◆ **WHAT IS ASKED**
From the records below, transcribe only the lines running from the one with "What bpy script" through the one with "BAR_SIDES = 20". Keep both of those end lines.

◆ **SUPPLIED MATERIAL**
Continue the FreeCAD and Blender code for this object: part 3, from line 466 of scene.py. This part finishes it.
--
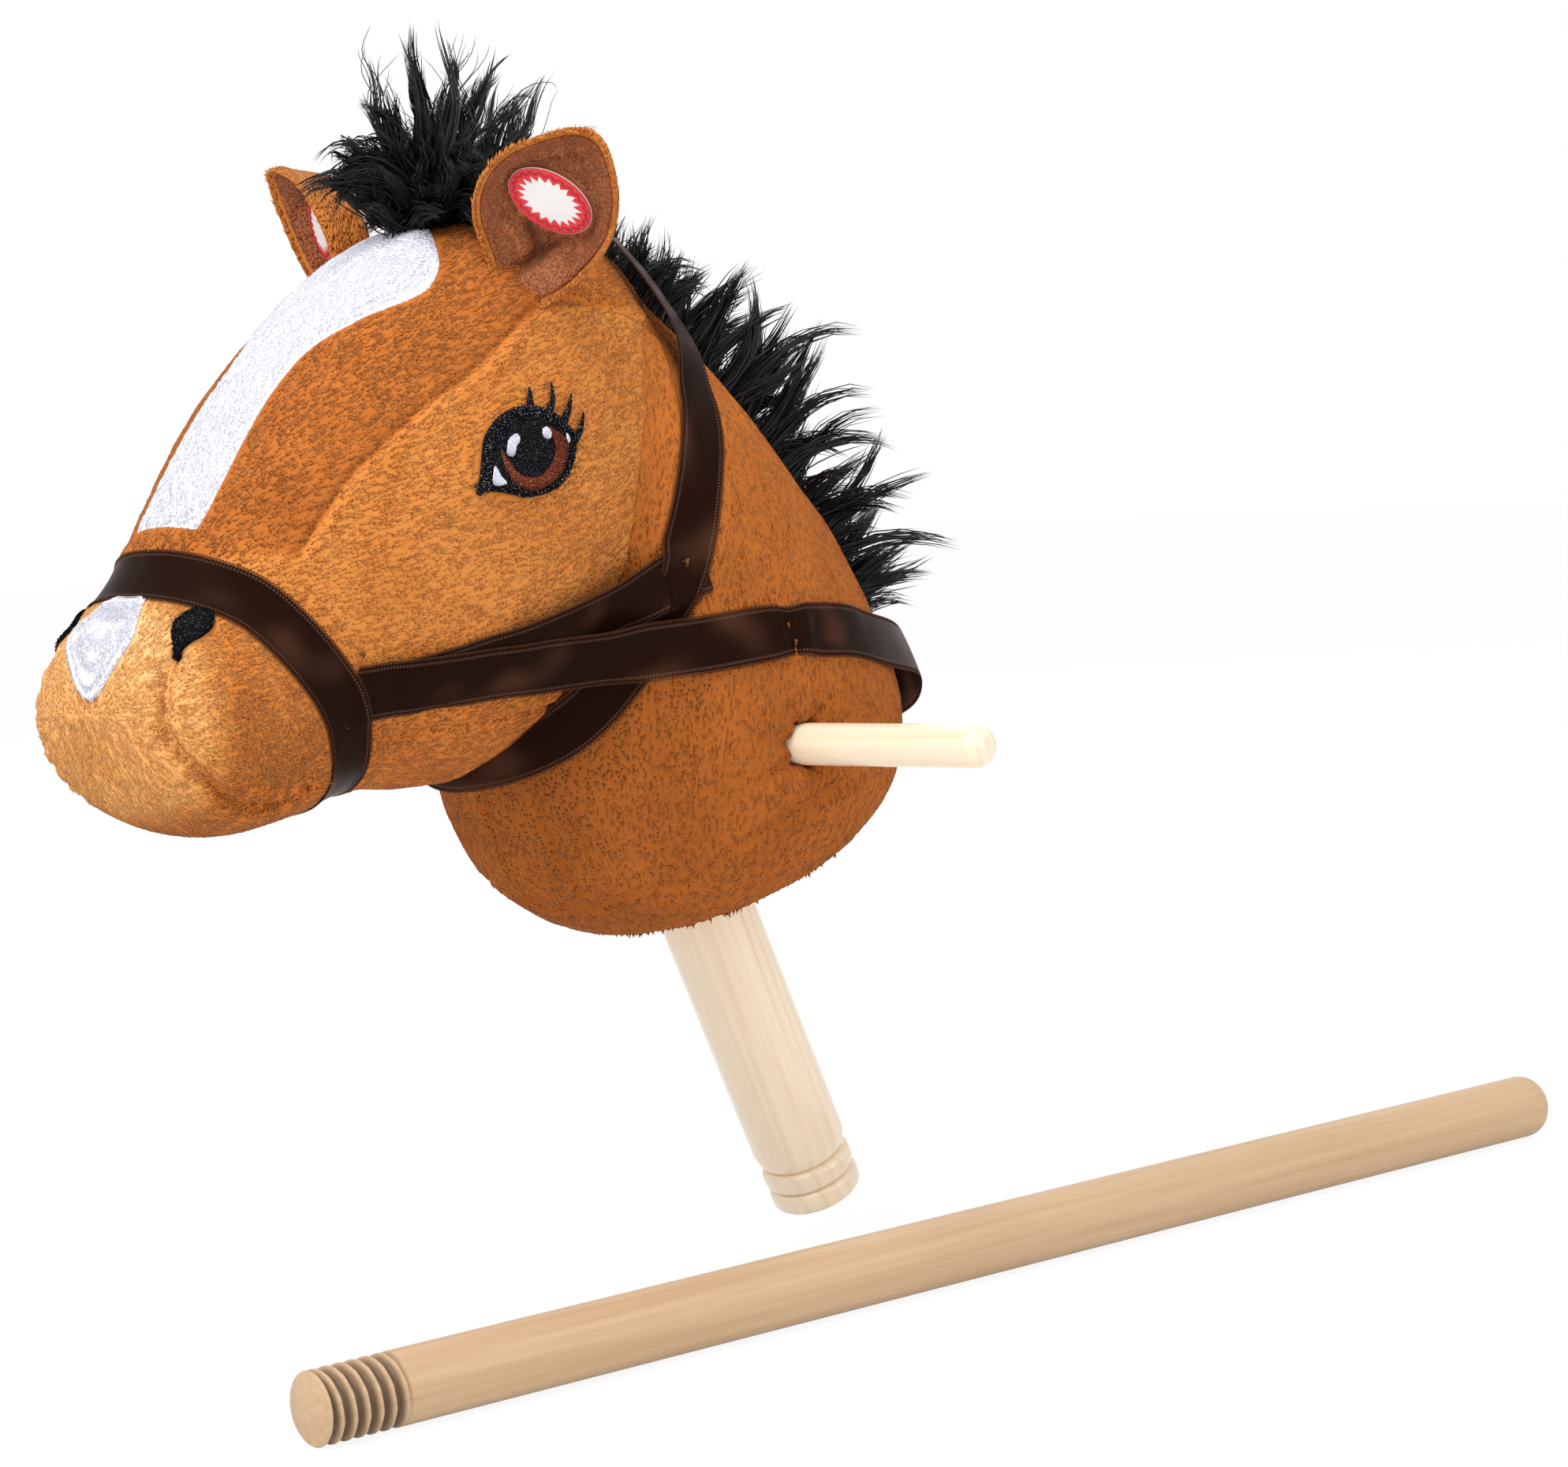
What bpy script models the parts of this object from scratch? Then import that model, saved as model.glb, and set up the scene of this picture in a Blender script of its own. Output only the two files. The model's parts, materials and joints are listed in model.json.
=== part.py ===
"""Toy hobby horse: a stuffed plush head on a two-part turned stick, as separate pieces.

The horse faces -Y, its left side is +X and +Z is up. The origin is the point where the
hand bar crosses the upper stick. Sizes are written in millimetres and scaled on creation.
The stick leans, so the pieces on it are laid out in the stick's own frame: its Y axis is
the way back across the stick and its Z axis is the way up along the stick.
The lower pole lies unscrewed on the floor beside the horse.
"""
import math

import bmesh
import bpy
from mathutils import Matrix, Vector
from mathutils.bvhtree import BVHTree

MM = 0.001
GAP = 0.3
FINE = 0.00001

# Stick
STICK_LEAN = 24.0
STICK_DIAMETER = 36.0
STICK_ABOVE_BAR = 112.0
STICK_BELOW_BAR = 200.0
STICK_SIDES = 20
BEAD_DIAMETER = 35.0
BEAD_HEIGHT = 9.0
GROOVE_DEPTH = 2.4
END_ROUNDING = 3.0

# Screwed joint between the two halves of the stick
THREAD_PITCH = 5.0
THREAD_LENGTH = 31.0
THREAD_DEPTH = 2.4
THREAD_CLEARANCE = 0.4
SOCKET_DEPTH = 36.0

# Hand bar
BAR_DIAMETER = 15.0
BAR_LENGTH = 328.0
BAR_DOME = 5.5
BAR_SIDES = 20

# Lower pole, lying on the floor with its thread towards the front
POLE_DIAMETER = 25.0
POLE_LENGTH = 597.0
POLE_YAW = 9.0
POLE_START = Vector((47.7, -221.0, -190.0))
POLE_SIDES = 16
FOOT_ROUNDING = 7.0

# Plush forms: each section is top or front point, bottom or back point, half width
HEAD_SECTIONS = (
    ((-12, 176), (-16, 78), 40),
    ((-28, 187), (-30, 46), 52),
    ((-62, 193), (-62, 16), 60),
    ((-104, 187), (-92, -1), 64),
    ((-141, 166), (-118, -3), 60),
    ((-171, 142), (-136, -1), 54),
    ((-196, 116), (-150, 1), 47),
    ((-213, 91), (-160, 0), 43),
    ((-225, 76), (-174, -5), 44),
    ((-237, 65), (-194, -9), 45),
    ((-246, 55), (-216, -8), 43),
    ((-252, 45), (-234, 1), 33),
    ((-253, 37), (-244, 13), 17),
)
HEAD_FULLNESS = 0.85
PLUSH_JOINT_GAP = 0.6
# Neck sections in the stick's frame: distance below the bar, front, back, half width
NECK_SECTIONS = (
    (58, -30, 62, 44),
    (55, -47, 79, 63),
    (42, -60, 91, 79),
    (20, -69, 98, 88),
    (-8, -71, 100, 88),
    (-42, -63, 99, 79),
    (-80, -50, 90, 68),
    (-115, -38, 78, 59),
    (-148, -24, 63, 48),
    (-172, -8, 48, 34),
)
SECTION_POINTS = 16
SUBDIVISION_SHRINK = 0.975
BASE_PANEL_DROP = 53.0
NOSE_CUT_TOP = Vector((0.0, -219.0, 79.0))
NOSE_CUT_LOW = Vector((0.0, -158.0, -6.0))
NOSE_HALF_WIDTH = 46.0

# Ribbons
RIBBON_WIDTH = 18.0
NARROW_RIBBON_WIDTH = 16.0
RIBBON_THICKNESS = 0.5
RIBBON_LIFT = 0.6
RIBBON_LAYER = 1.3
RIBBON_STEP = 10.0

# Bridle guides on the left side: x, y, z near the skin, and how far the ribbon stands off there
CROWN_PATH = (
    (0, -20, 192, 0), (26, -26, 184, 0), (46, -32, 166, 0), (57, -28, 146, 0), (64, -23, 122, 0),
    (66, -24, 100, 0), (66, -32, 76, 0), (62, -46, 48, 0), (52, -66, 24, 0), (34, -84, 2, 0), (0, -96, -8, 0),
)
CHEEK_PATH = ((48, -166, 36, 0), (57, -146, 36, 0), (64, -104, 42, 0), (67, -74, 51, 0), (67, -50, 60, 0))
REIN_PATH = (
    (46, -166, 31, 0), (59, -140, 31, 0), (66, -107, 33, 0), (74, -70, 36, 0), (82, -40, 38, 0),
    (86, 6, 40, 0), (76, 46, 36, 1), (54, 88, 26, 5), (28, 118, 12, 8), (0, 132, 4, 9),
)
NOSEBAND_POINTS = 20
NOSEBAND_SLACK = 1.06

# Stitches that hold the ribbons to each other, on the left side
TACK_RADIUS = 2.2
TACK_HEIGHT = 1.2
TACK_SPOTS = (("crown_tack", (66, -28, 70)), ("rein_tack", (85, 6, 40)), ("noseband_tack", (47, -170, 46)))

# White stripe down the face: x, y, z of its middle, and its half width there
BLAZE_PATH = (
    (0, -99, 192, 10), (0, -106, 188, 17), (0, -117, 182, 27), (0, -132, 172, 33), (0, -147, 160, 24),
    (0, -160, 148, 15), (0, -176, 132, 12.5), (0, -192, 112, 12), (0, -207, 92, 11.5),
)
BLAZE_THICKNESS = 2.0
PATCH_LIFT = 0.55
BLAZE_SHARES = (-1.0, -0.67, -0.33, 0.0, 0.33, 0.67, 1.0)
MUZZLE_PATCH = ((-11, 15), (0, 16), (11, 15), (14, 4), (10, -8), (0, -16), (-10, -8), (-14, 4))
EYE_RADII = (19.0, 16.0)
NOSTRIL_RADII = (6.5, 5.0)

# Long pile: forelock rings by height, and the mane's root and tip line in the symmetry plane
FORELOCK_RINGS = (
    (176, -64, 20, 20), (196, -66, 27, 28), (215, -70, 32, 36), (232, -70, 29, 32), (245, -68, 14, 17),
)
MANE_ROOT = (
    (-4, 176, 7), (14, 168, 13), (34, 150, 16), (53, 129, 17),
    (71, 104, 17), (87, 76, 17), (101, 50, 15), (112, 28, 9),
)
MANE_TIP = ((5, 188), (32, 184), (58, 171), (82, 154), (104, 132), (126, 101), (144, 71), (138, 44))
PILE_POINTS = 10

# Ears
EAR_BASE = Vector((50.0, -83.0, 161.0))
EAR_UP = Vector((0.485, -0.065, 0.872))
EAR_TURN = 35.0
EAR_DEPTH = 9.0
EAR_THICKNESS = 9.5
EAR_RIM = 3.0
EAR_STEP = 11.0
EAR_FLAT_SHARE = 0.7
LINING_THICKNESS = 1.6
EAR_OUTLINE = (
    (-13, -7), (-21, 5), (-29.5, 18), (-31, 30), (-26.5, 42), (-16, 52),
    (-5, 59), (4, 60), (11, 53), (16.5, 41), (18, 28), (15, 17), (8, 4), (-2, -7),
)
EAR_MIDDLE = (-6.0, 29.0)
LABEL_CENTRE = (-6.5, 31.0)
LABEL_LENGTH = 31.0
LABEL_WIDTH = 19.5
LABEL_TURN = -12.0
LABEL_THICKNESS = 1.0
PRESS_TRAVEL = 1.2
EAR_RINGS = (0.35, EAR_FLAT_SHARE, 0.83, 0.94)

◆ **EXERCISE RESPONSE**
What bpy script models the parts of this object from scratch? Then import that model, saved as model.glb, and set up the scene of this picture in a Blender script of its own. Output only the two files. The model's parts, materials and joints are listed in model.json.
=== part.py ===
"""Toy hobby horse: a stuffed plush head on a two-part turned stick, as separate pieces.

The horse faces -Y, its left side is +X and +Z is up. The origin is the point where the
hand bar crosses the upper stick. Sizes are written in millimetres and scaled on creation.
The stick leans, so the pieces on it are laid out in the stick's own frame: its Y axis is
the way back across the stick and its Z axis is the way up along the stick.
The lower pole lies unscrewed on the floor beside the horse.
"""
import math

import bmesh
import bpy
from mathutils import Matrix, Vector
from mathutils.bvhtree import BVHTree

MM = 0.001
GAP = 0.3
FINE = 0.00001

# Stick
STICK_LEAN = 24.0
STICK_DIAMETER = 36.0
STICK_ABOVE_BAR = 112.0
STICK_BELOW_BAR = 200.0
STICK_SIDES = 20
BEAD_DIAMETER = 35.0
BEAD_HEIGHT = 9.0
GROOVE_DEPTH = 2.4
END_ROUNDING = 3.0

# Screwed joint between the two halves of the stick
THREAD_PITCH = 5.0
THREAD_LENGTH = 31.0
THREAD_DEPTH = 2.4
THREAD_CLEARANCE = 0.4
SOCKET_DEPTH = 36.0

# Hand bar
BAR_DIAMETER = 15.0
BAR_LENGTH = 328.0
BAR_DOME = 5.5
BAR_SIDES = 20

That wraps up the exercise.